La vita acquista valore, raggiunge il suo scopo, nella misura in cui la si dona agli altri. Può essere paragonata ad un vaso che versa i suoi contenuti negli altri raggiungendo lo scopo del suo vivere, mentre un vaso che cerca solo di riempire sé stesso appare moralmente squallido e fallito.
Il vaso che dà, il vaso che prende: non è una immagine nuova, viene da antiche leggende.
In una nostra chiesa varesina un artista del secolo scorso ha rappresentato la Resurrezione ed in un angolo della scena ha messo un vaso, che forse per l’autore era il contenitore degli oli profumati con cui le pie donne avevano intenzione di cospargere il corpo del Cristo, – operazione che non si poté fare per via della festività del sabato ebraico incombente poco dopo la deposizione, per cui al corpo del deposto era stato impedito questo rito- ma il vaso è stato dipinto di una certa dimensione per cui può anche significare la vita del Cristo donata ai fedeli.
Tutti noi quotidianamente constatiamo l’esperienza del donarsi in numerose persone, come pure possiamo avere esperienze del contrario. È veramente consolante avere contatti con chi ti dà, talvolta tantissimo, mentre è conturbante venire in contatto, essere vittima di chi ti prende, di chi sa solo portar via, di “chi ti frega” come si usa dire. Resti con la bocca amara, sconfitto con nulla dentro. Diventa veramente difficile seguire l’insegnamento di saper perdonare, di saper voler bene. Istintivo invece il vendicarsi.
Senza raggiungere questi estremi, c’è anche la possibilità di non saper dare perché si concepisce il proprio lavoro, la propria professione solo come mezzo per avere lo “stipendio” per sé stessi. Il posto di lavoro finalizzato solo al freddo risultato della “busta paga”. Atteggiamento che riempie la vita di ragnatele, mortificazioni, scontentezze, mai gratificati da un lavoro inappagante, mentre il saper servire gli altri con la propria professionalità diventa il mezzo per migliorare l’esigente esistere di tutti, per dar sé stessi agli altri.

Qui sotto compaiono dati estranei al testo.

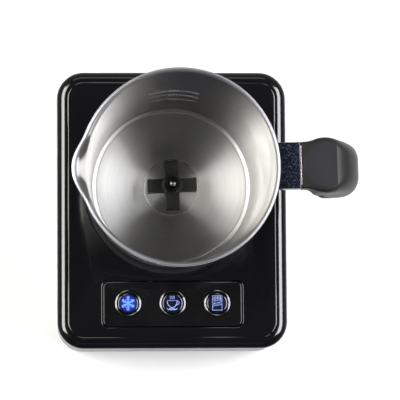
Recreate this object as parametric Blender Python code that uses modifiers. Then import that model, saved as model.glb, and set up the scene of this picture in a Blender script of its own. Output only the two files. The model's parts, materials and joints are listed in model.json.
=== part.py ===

Consideriamo anche solo la vita di due innamorati: essa fiorisce fin quando si donano reciprocamente, diventa squallida, fallisce quando i due prendono per sé e va a finire che pretendono e basta. Anche il professionista che non sa vedere il suo operare in favore del “cliente (brutto termine)”, ma solo in funzione della “parcella (altro brutto termine), non brilla agli occhi della comunità; uccide il suo successo. Pure il semplice operaio se non sa vedere i vantaggi creati dal suo operare per la fabbrica, per la catena del lavoro, vive triste, perde capacità di auto gratificarsi, si sente inutile, vittima sfruttata.
L’esperienza quotidiana ci fa vivere talvolta un fenomeno più esasperato: vediamo numerosi soggetti, eterni disoccupati, incapaci di concepire il senso vero del lavoro, perché ai loro occhi qualunque attività non è in grado di remunerare la loro persona. C’è l’incapacità di vedere il lavoro come mezzo per realizzare la vita, per dare significato all’esistere. Ripeto: saper concepire “il mio lavoro è per gli altri”.
Attualmente stiamo vivendo una esperienza negativa con l’istituzione del così detto “reddito di cittadinanza”, il cui originario valore è stato minacciato e assai sminuito dal fatto di essere stato acquisito da troppe persone che non ne avevano il diritto. Molti dicono che il fenomeno era prevedibile ma c’è stata incapacità organizzativa per prevenire questa degenerazione. In altre nazioni europee c’era da tempo una simile organizzazione, non realizzata con la pubblicizzazione politica nostra, ma più efficace perché riesce a dare una risposta reale al problema della disoccupazione e delle esigenze del mercato del lavoro, mercato molto più florido in quelle regioni rispetto alla nostra penisola.
Uno dei difetti della istituzione italiana è stato appunto il cadere nella concezione del ‘posto’ di lavoro solo come fonte di reddito e non come mezzo significativo della vita dell’individuo e della società. Il fenomeno che abbiamo appena evidenziato è stato addirittura istituzionalizzato, creando soggetti mantenuti e assolutamente non attivi.
Viviamo però anche una bella esperienza: al contrario di quelli che prendono, che addirittura pretendono, abbiamo fortunatamente tanti generosi volontari che donano, che offrono il loro operato al prossimo. Persone che diventano veramente preziose in certi frangenti dell’esistenza ma spesso anche nella banalità della vita quotidiana, come l’assistenza ad anziani, bambini, ammalati.
Nel mondo della famiglia c’è la grande esperienza dei “caregiver”: il familiare cioè, frequentemente una donna, che dedica tutto il suo tempo ad assistere congiunti invalidi, sacrificando interessi personali di professione o di studio, ma anche di reddito.